→ DATA EXTRACT:
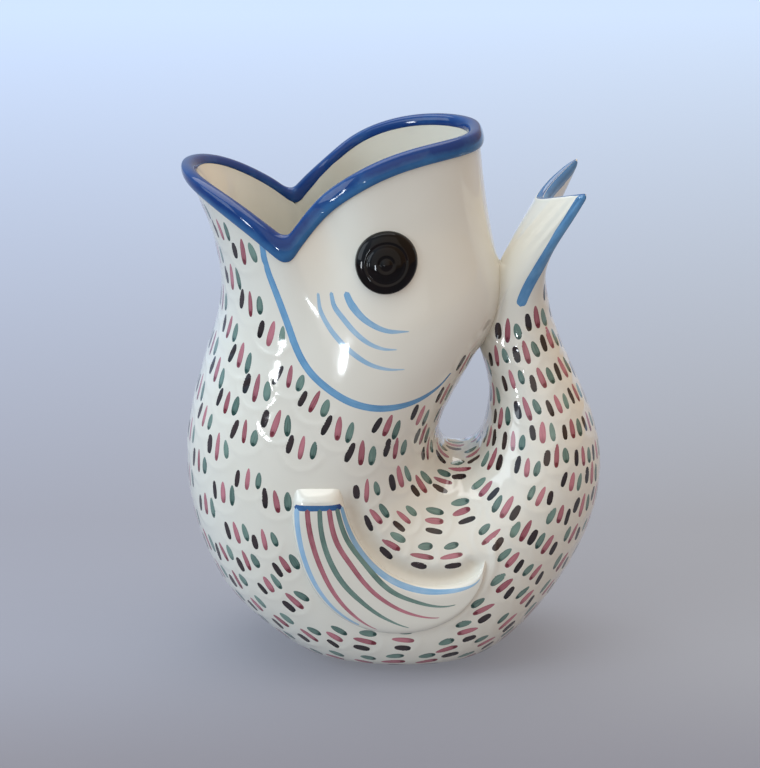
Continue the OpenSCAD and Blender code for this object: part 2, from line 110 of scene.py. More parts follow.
MOUTH, TAIL, SEAT, FAN, TOP, CHAMBER = 1, 19, 22, 28, 31, 27.2
NOTCH_SHARE, JAW_BEND, LIP_BEND = 0.273, 1.2, 2.6
FLARE_PLACE, FLARE_REACH = 0.25, 0.07
PINCH_PLACE, PINCH_REACH = 0.43, 0.10
WAVE_STATION, WAVE_REACH = 1.5, 2.2
SWEEP_BEND, LIFT_BEND = 1.5, 1.3
SEAT_GAP = -0.3 * MM
FLUTES, FLUTE_HEIGHT = 9, 0.16 * MM


def mix(a, b, share):
    """Value a share of the way from a to b."""
    return a + (b - a) * share


def smooth(low, high, value):
    """0 below low, 1 above high, and a soft step between them."""
    t = np.clip((value - low) / (high - low), 0, 1)
    return t * t * (3 - 2 * t)


def unit(vectors):
    """The same vectors, one long."""
    return vectors / np.maximum(np.linalg.norm(vectors, axis=-1, keepdims=True), 1e-12)


def soft_max(a, b, reach):
    """Larger of two values, rounded where they meet within a reach."""
    d = a - b
    return np.where(d >= reach, a, np.where(d <= -reach, b, b + (d + reach) ** 2 / (4 * reach)))


def bell(x):
    """Bell curve: 1 at 0 and next to nothing beyond 2."""
    return np.exp(-x * x)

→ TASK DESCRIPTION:
Lines from the beginning of the data above through the line containing "return t * t * (3 - 2 * t)" are to be returned exactly, and no others.

→ FULL OUTPUT:
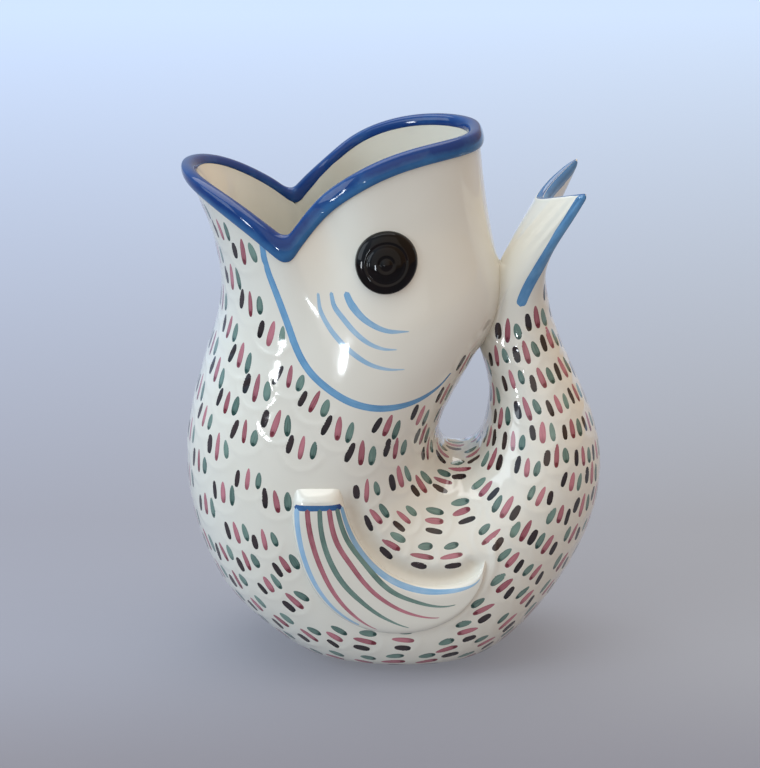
Continue the OpenSCAD and Blender code for this object: part 2, from line 110 of scene.py. More parts follow.
MOUTH, TAIL, SEAT, FAN, TOP, CHAMBER = 1, 19, 22, 28, 31, 27.2
NOTCH_SHARE, JAW_BEND, LIP_BEND = 0.273, 1.2, 2.6
FLARE_PLACE, FLARE_REACH = 0.25, 0.07
PINCH_PLACE, PINCH_REACH = 0.43, 0.10
WAVE_STATION, WAVE_REACH = 1.5, 2.2
SWEEP_BEND, LIFT_BEND = 1.5, 1.3
SEAT_GAP = -0.3 * MM
FLUTES, FLUTE_HEIGHT = 9, 0.16 * MM


def mix(a, b, share):
    """Value a share of the way from a to b."""
    return a + (b - a) * share


def smooth(low, high, value):
    """0 below low, 1 above high, and a soft step between them."""
    t = np.clip((value - low) / (high - low), 0, 1)
    return t * t * (3 - 2 * t)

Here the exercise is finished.